Which, disturbingly, also leads directly into the first sausage on the platter.

  • This is why elected judiciaries are such a bad idea. Fortunately, in this instance, they're not dealing with an elected judiciary; but if it had been, say, the Illinois Supreme Court in question — after that last, awful campaign for judge from the Fifth District — and not the UK Court of Appeal, things would have been even dicier. And lurking in the background here in Illinois are the recent decision regarding George Ryan's pension (PDF), in which the dissenting justice gave a failing answer (on general principles, on statutory analysis, and on precedent), and any future decision regarding Rod Blagojevich's pension... those being just obvious examples.
  • The last couple of days have been very big days regarding copyright piracy.

    • One of the most arrogant of the pirated-works repositories has been smacked hard by the German courts. Rapid$hare is (allegedly) a Swiss corporation with most operations (allegedly) based in Germany, but past investigation and experience demonstrates that... it's not. In any event, a group of publishers successfully obtained an injunction against pirated e-books... a number of which have no realistic market outside the US, although the purported Swiss/German nature of Rapid$hare allows it to claim with a straight face that it's not subject to the DMCA (which is a part of US copyright law, but not — yet — applicable to purely EU operations).

      What is most amusing about Rapid$hare's response to the injunction, quoted in part at the bottom of the linked article, is that it precisely parallels the losing defense offered in Grokster... and the underlying copyright law in Germany and EU is (or would be, but for Grokster itself) more open to indirect infringement, misleadingly mislabelled "inducing infringement" by Justice Souter's law clerks, claims than is the corresponding statutory framework in the US. Bluntly, I expect Rapid$hare to be trying desperately to negotiate behind the scenes so it can continue to be not just "'by far' the single biggest threat to higher education publishing as far pirating sites," but the biggest threat to pornographers making a living.1

    • Meanwhile, in the less-bad-actors segment of filesharing, Scribd intends to optimize parts of its interface for mobile devices.2 Yeah, I'm thoroughly convinced that this is not going to run into problems. For one thing, just like the GBS, it completely ignores file compatibility.
    • Sometimes, though, the bad actor may be a US-government-chartered corporation, like the Postal Service (PDF). Next up: The appeal to the Supreme Court that will argue that it's adequately transformative to constitute fair use... at which point somebody might just point out that § 107 does not use the term "transformative," or even any synonym or parallel construction, anywhere in the statutory text.
    • And sometimes ignorance isn't innocence. The Fifth Circuit has published its opinion in Maverick Record Co. v. Harper, No. 08–51194 (5th Cir. 25 Feb 2010) (PDF), rejecting a then-seventeen-year-old's "innocent infringement" defense for music files shared over the 'net. In an unusually coherent and cohesive opinion (particularly since the Fifth Circuit — Texas, Louisiana, and Mississippi — isn't exactly the top of the heap in copyright litigation), Judge Clement noted:

      These arguments are insufficient to defeat the interposition of the § 402(d) limitation on the innocent infringer defense. [The defendant's] reliance on her own understanding of copyright law—or lack thereof—is irrelevant in the context of § 402(d). The plain language of the statute shows that the infringer's knowledge or intent does not affect its application. Lack of legal sophistication cannot overcome a properly asserted § 402(d) limitation to the innocent infringer defense.

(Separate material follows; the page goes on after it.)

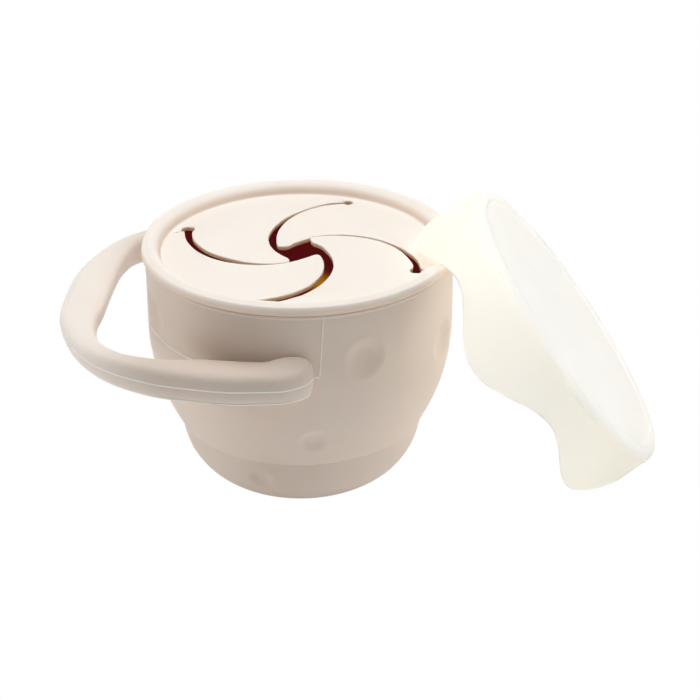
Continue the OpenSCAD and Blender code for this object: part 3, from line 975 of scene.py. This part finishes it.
def coverSkin():
    # Rings at every angle: a flat face, a raised line, a rounded corner, then a skirt with a
    # little draft whose depth is a cosine of six times the angle, and back up inside
    a = np.linspace(0, 2 * math.pi, cover["columns"], endpoint=False)
    depth = skirtDepth(a)
    r0, wall, corner = cover["radius"], cover["wall"], cover["corner"]
    rows = []

    def flat(r, z):
        rows.append(np.stack([r * np.cos(a), r * np.sin(a), z + 0 * a], 1))

    def skirt(share, inset):
        s = np.maximum(depth * share, corner)
        r = r0 - inset + cover["draft"] * s
        rows.append(np.stack([r * np.cos(a), r * np.sin(a), -s], 1))

    for r in (1.0, 12.0, 24.0, 36.0, 44.0):
        flat(r, 0.0)
    for t in np.linspace(0, 1, 7):
        flat(r0 - cover["ridgeIn"] + t * cover["ridgeSlope"], cover["ridge"] * float(ease(0, 1, t)))
    for angle in np.radians(np.linspace(90, 8, 9)):
        flat(r0 - corner + corner * math.cos(angle),
             cover["ridge"] - corner + corner * math.sin(angle))
    for share in np.linspace(0.12, 0.985, 30):
        skirt(share, 0.0)
    for angle in np.radians(np.linspace(30, 150, 6)):
        s = depth + wall / 2 * (math.sin(angle) - 1)
        r = r0 - wall / 2 + wall / 2 * math.cos(angle) + cover["draft"] * s
        rows.append(np.stack([r * np.cos(a), r * np.sin(a), -s], 1))
    for share in np.linspace(0.985, 0.14, 20):
        skirt(share, wall)
    inner = cover["innerCorner"]
    for angle in np.radians(np.linspace(0, 90, 5)):
        flat(r0 - wall - inner + inner * math.cos(angle), -wall - inner + inner * math.sin(angle))
    for r in (40.0, 24.0, 8.0, 1.0):
        flat(r, -wall)
    grid = np.stack(rows)
    lean, middle = coverPlace()
    c, s = math.cos(lean), math.sin(lean)
    spin = np.array([[s, 0, c], [0, 1, 0], [-c, 0, s]])  # local x runs down, local z faces out
    return grid @ spin.T + middle


def milkyPlastic(name, facing, faceLevel):
    # Frosted: milky and a little see-through, with a creamier skirt that is painted darker towards
    # the floor as painted shade, and a faint painted glow for light through the plastic. The face's
    # tone takes over between the two levels of faceDepth, which are measured from faceLevel along
    # facing.
    look = {
        "colour": (0.950, 0.948, 0.925),
        "cloudColour": (0.936, 0.933, 0.903),
        "skirt": (0.972, 0.950, 0.885),
        "low": (0.960, 0.938, 0.855),
        "lowHeights": (0.0, 0.045),
        "faceDepth": (-0.0024, -0.0006),
    }
    finish = Finish(name)
    cloud = finish.between(finish.noise(30, 2), 0.3, 0.7)
    tone = finish.mix(cloud * 0.6, look["colour"], look["cloudColour"])
    # painted shade: the skirt darker towards the floor
    low = 1 - finish.between(finish.along("Z"), *look["lowHeights"])
    skirt = finish.mix(low * 0.8, look["skirt"], look["low"])
    outwards = finish.along("X") * facing[0] + finish.along("Z") * facing[1]
    face = finish.between(outwards, *(faceLevel + depth for depth in look["faceDepth"]))
    finish.set(
        Base_Color=finish.mix(face, skirt, tone),
        Roughness=0.6 + 0.08 * cloud,
        Normal=finish.bump(finish.noise(1800, 2), 0.00001, 0.3),
        Alpha=0.95,
        Specular_IOR_Level=0.45,
        Transmission_Weight=0.6,
        # painted light: a faint warm glow standing in for light through the milky plastic
        Emission_Color=(1.0, 0.96, 0.88),
        Emission_Strength=0.042,
        IOR=1.2)
    finish.material.surface_render_method = "DITHERED"
    return finish.material


coverTilt, coverMiddle = coverPlace()
coverFacing = (math.cos(coverTilt), math.sin(coverTilt))
faceLevel = (coverMiddle[0] * coverFacing[0] + coverMiddle[2] * coverFacing[1]) * mm
milky = milkyPlastic("milkyPlastic", coverFacing, faceLevel)
coverPiece = skin("coverSkin", coverSkin(), milky)
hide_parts("cover")
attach(coverPiece, "cover")
print("cover made")


def showWhite(tree, plain, white, surface):
    # White to the camera and through the frosted cover, plain otherwise
    seen, through = (addNode(tree, "ShaderNodeLightPath", output=ray)
                     for ray in ("Is Camera Ray", "Is Transmission Ray"))
    feed(tree, surface, addNode(tree, "ShaderNodeMixShader", sockets={
        0: seen.larger(through), 1: plain, 2: white}))


stage = {
    "size": 2.5,  # half the floor's width, in metres
    "grey": 0.72,
    "bounce": 0.25,  # light that the floor throws back up
    "world": 0.15,
    "lamps": {  # place, width of the disc, power in watts
        "top": ((0.0, 0.05, 0.90), 0.9, 7.2),
        "left": ((-0.95, 0.05, 0.15), 0.6, 2.9),
        "right": ((0.95, 0.05, 0.15), 0.6, 2.4),
        "frontRight": ((0.80, -0.55, 0.25), 0.6, 0.25),
        "back": ((0.0, 1.0, 0.15), 0.6, 1.7),
    },
    "aim": (0, 0, 0.05),
}


def floorFinish(name):
    finish = Finish(name)
    finish.set(Base_Color=(stage["grey"],) * 3, Roughness=0.9, Specular_IOR_Level=0.0,
               Emission_Color=(1.0, 1.0, 1.0), Emission_Strength=stage["bounce"])
    glow = finish.put("ShaderNodeEmission", sockets={"Color": (1.0, 1.0, 1.0), "Strength": 1.0})
    plain = Paint(finish.tree, finish.shader.outputs[0])
    showWhite(finish.tree, plain, glow, finish.output.inputs["Surface"])
    return finish.material


def studioFloor():
    size = stage["size"]
    mesh = bpy.data.meshes.new("studioFloor")
    corners = [(-size, -size, 0), (size, -size, 0), (size, size, 0), (-size, size, 0)]
    mesh.from_pydata(corners, [], [(0, 1, 2, 3)])
    mesh.materials.append(floorFinish("floorFinish"))
    floor = bpy.data.objects.new("studioFloor", mesh)
    bpy.context.scene.collection.objects.link(floor)


def studioWorld():  # a plain even light
    world = bpy.data.worlds.new("studio")
    world.use_nodes = True
    tree = world.node_tree
    even, white = (addNode(tree, "ShaderNodeBackground", sockets={
        "Color": (1.0, 1.0, 1.0), "Strength": strength}) for strength in (stage["world"], 1.0))
    showWhite(tree, even, white, tree.nodes["World Output"].inputs["Surface"])
    bpy.context.scene.world = world


def lamp(name, place, size, power):
    data = bpy.data.lights.new(name, "AREA")
    data.shape = "DISK"
    data.size, data.energy = size, power
    light = bpy.data.objects.new(name, data)
    way = Vector(stage["aim"]) - Vector(place)
    light.rotation_euler = way.to_track_quat("-Z", "Y").to_euler()
    light.location = place
    bpy.context.scene.collection.objects.link(light)


view = {
    "elevation": 27.10,
    "roll": -0.30,
    "distance": 0.700,
    "target": (0.01596, 0.0, 0.04184),
    "sensor": 36,
    "lens": 2150 / 700,  # focal length, for each mm of the sensor
}


def makeCamera():
    e, roll = math.radians(view["elevation"]), math.radians(view["roll"])
    forward = Vector((0, math.cos(e), -math.sin(e)))
    right, up = Vector((1, 0, 0)), Vector((0, math.sin(e), math.cos(e)))
    c, s = math.cos(roll), math.sin(roll)
    right, up = right * c + up * s, up * c - right * s
    data = bpy.data.cameras.new("camera")
    data.lens, data.sensor_width = view["lens"] * view["sensor"], view["sensor"]
    camera = bpy.data.objects.new("camera", data)
    place = Vector(view["target"]) - forward * view["distance"]
    camera.matrix_world = Matrix((
        (right.x, up.x, -forward.x, place.x),
        (right.y, up.y, -forward.y, place.y),
        (right.z, up.z, -forward.z, place.z),
        (0, 0, 0, 1)))
    bpy.context.scene.collection.objects.link(camera)
    bpy.context.scene.camera = camera


studioFloor()
studioWorld()
for name, (place, width, power) in stage["lamps"].items():
    lamp(name, place, width, power)
makeCamera()
bpy.context.scene.view_settings.view_transform = "Standard"
print("stage made")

      (slip op. at 10; footnote omitted) I now await the gnashing, wailing, and rending of shirts from the 'net, as the IWTBF3 crowd (and those who despise the record companies, with some reason) try to explain that one simply must allow an "ignorant" teenager who installed "anonymizing" filesharing software after the Supreme Court decided Grokster to declare a lack of sophistication as a partial defense to a "crime" that does not require either intent or sophistication. I'll have a good time over the next few days reading the overblown rhetoric; but then, I'm a nerd... which leads to today's second snerched cartoon, this time from XKCD.

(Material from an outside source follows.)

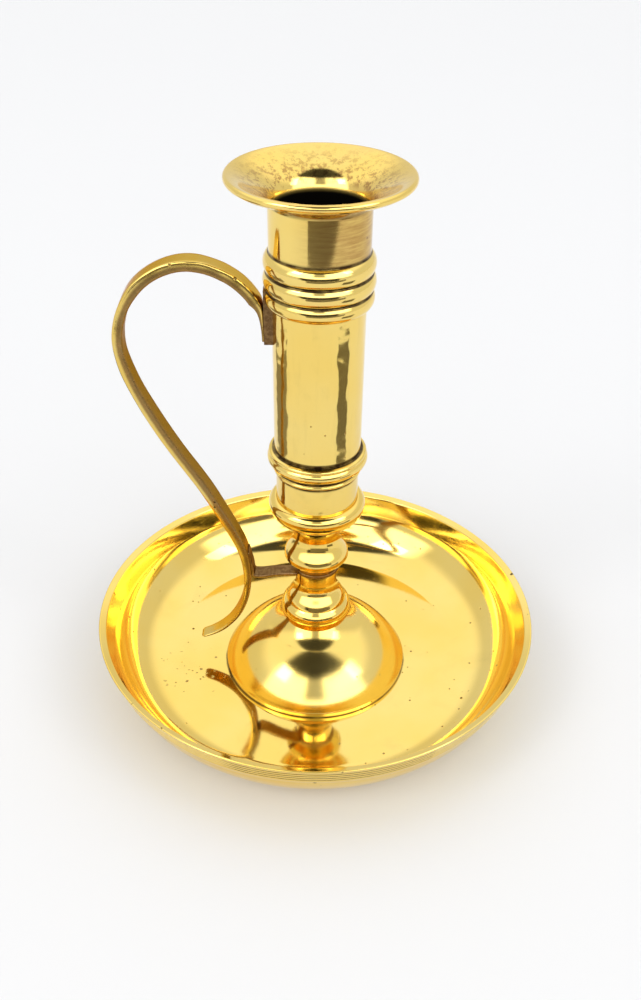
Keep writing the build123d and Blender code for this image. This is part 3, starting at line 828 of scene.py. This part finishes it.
def build_world():
    """A pale studio all round, with brighter and dimmer areas in front that the polished brass reflects."""
    world = bpy.data.worlds.new("studio")
    bpy.context.scene.world = world
    n = Nodes(world)
    x, y, z = n.split(n.new("TexCoord").outputs["Generated"])
    elevation = n.math("ARCTAN2", z, n.length(x, y))
    side = n.math("ABSOLUTE", n.math("ARCTAN2", x, n.times(y, -1.0)))

    def area(low, high, soft, sides):
        """1 between two elevations and near the front, 0 elsewhere; all in degrees."""
        low, high, soft, inner, outer = (math.radians(v) for v in (low, high, soft, *sides))
        rise = n.ramp(elevation, low - soft, low + soft)
        band = n.times(rise, n.fall(elevation, high - soft, high + soft))
        return n.times(band, n.fall(side, inner, outer))

    overhead = area(53, 86, 4, (58, 74))
    low_front = area(-40, 12, 3, (34, 44))
    soft_box = area(13, 52, 3, (62, 72))
    centre = area(27, 60, 4, (9, 18))
    behind = n.times(n.ramp(elevation, math.radians(25), math.radians(43)),
                     n.ramp(side, math.radians(20), math.radians(52)))
    level = n.plus(0.82, n.times(soft_box, 1.7))
    level = n.plus(level, n.times(behind, 0.38))
    for dimmed, amount in ((overhead, 0.94), (low_front, 0.92), (centre, 0.78)):
        level = n.times(level, n.minus(1.0, n.times(dimmed, amount)))

    surround = n.new("Background")
    surround.inputs["Color"].default_value = (1.0, 1.0, 1.0, 1)
    n.put(surround.inputs["Strength"], level)
    plain = n.new("Background")
    plain.inputs["Color"].default_value = BACKGROUND
    chooser = n.new("MixShader")
    n.put(chooser.inputs[0], n.new("LightPath").outputs["Is Camera Ray"])
    n.put(chooser.inputs[1], surround.outputs[0])
    n.put(chooser.inputs[2], plain.outputs[0])
    output = n.new("OutputWorld")
    n.put(output.inputs["Surface"], chooser.outputs[0])


def build_panel(name, place, size, power):
    """A rectangular lamp that shines at the stem."""
    data = bpy.data.lights.new(name, "AREA")
    data.shape = "RECTANGLE"
    data.size, data.size_y = size
    data.energy = power
    lamp = bpy.data.objects.new(name, data)
    lamp.location = place
    aim = Vector((0, 0, 0.05))
    lamp.rotation_euler = (aim - Vector(place)).to_track_quat("-Z", "Y").to_euler()
    bpy.context.scene.collection.objects.link(lamp)


def build_camera():
    place = (0, -0.25515, 0.24354)
    yaw, pitch, roll = 0.0062, 0.7118, -0.0155
    sensor, focal_ratio = 36.0, 1.02736
    flat = math.cos(pitch)
    ahead = Vector((math.sin(yaw) * flat, math.cos(yaw) * flat, -math.sin(pitch)))
    right = Vector((math.cos(yaw), -math.sin(yaw), 0))
    down = ahead.cross(right)
    c, s = math.cos(roll), math.sin(roll)
    across, below = right * c + down * s, down * c - right * s
    data = bpy.data.cameras.new("camera")
    data.sensor_width = sensor
    data.lens = sensor * focal_ratio
    data.shift_y = 0.11
    data.clip_start, data.clip_end = 0.01, 20.0
    camera = bpy.data.objects.new("camera", data)
    turn = Matrix((across, -below, -ahead)).transposed()
    camera.matrix_world = Matrix.Translation(place) @ turn.to_4x4()
    bpy.context.scene.collection.objects.link(camera)
    bpy.context.scene.camera = camera


build_stem()
build_handle()
build_floor()
build_cards()
build_world()
build_panel("key_panel", (-0.75, -0.55, 0.95), (0.35, 0.35), 1.2)
build_panel("fill_panel", (0.85, -0.35, 0.85), (0.3, 0.4), 0.9)
build_camera()
scene = bpy.context.scene
scene.view_settings.view_transform = "Standard"
scene.cycles.max_bounces = 12
scene.cycles.glossy_bounces = 8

      XKCD, 'Sleet' (resized)

  • From the Department of False Dilemmas (Cultural Unawareness Division), Will Self demonstrates that he doesn't understand the foundations of "art" by proposing that atheists should give up the arts for Lent and see how empty their lives would be if forced to "stride out into the world protected only by the flimsy raiment of your own reason, guided solely by the light of your own conscience, and warmed by your own imagination alone." Note that this assumes that the nonfaithful have no right or ability to draw inspiration from others, whether or not those others share reason, conscience, or imagination — instead, only Christians can do that. One word suffices in response: Gilgamesh.
  • Randy Newman was so right: it's money that matters. Not just individually, but in the aggregate — and more, perhaps, than mere "poverty" itself. I've not yet read the book, but I suspect this still slightly misstates the problem (although it's closer); I don't see it the problem as "inequality" so much as "unfairly achieved/perpetuated inequality." Not too many "impoverished" activists resent Bill Gates as much as they do Paris Hilton; ok, so the activists don't know that much about Gates' own background, but he's perceived as having done something himself to become rich... not just inherit it.
  • Many people don't like Maxine Waters. She's long been an "inconvenient woman of color": Imperfect, loud, critical, and unwilling to refer to bullshit as "cowpatties." Thus, it shouldn't have surprised Jeff Zucker (the top clown at NBC... at the moment) when Congresscreature Waters ripped Zucker a new asshole over the lack of diversity on NBC. Racism (conscious or not) in entertainment? Racism (conscious or not) from a French media conglomerate? I'm shocked. Now hand me my damned winnings!
  • Zombies are protected from unreasonable search and seizure under the Fourth Amendment (PDF). <SARCASM> Maybe they'll extend those rights to "men driving expensive cars while being melaninically enhanced" or "women wearing hijabs," too. </SARCASM>

  1. I long ago made a conscious decision that I would never turn away a client on "artistic merit" or "social value" grounds, and probably not even on "unlawful expression" grounds. And after my former career, my "ewwwwwww" factor is pretty darned high, so that doesn't enter into it either (right, Richard? remember that trademark consultation for one of your clients?).
  2. n.b. Although I was not counsel of record in either suit, I was definitely heavily involved in two copyright infringement suits against Scribd... and in both instances, Scribd properly conceded when the smoking guns were waved in its face, and attempted to engage in not just retrospective, but proactive, means to resolve the disputes. Those efforts were nowhere near what I would have preferred, but the contrast with America Online (to name one bad actor I've smacked around on filesharing in the past) was so great that one would never know that — at the core — the complaints were virtually identical...
  3. Information Wants to Be Free. Of course, entertainment is not congruent with, equivalent to, or even a subset of information.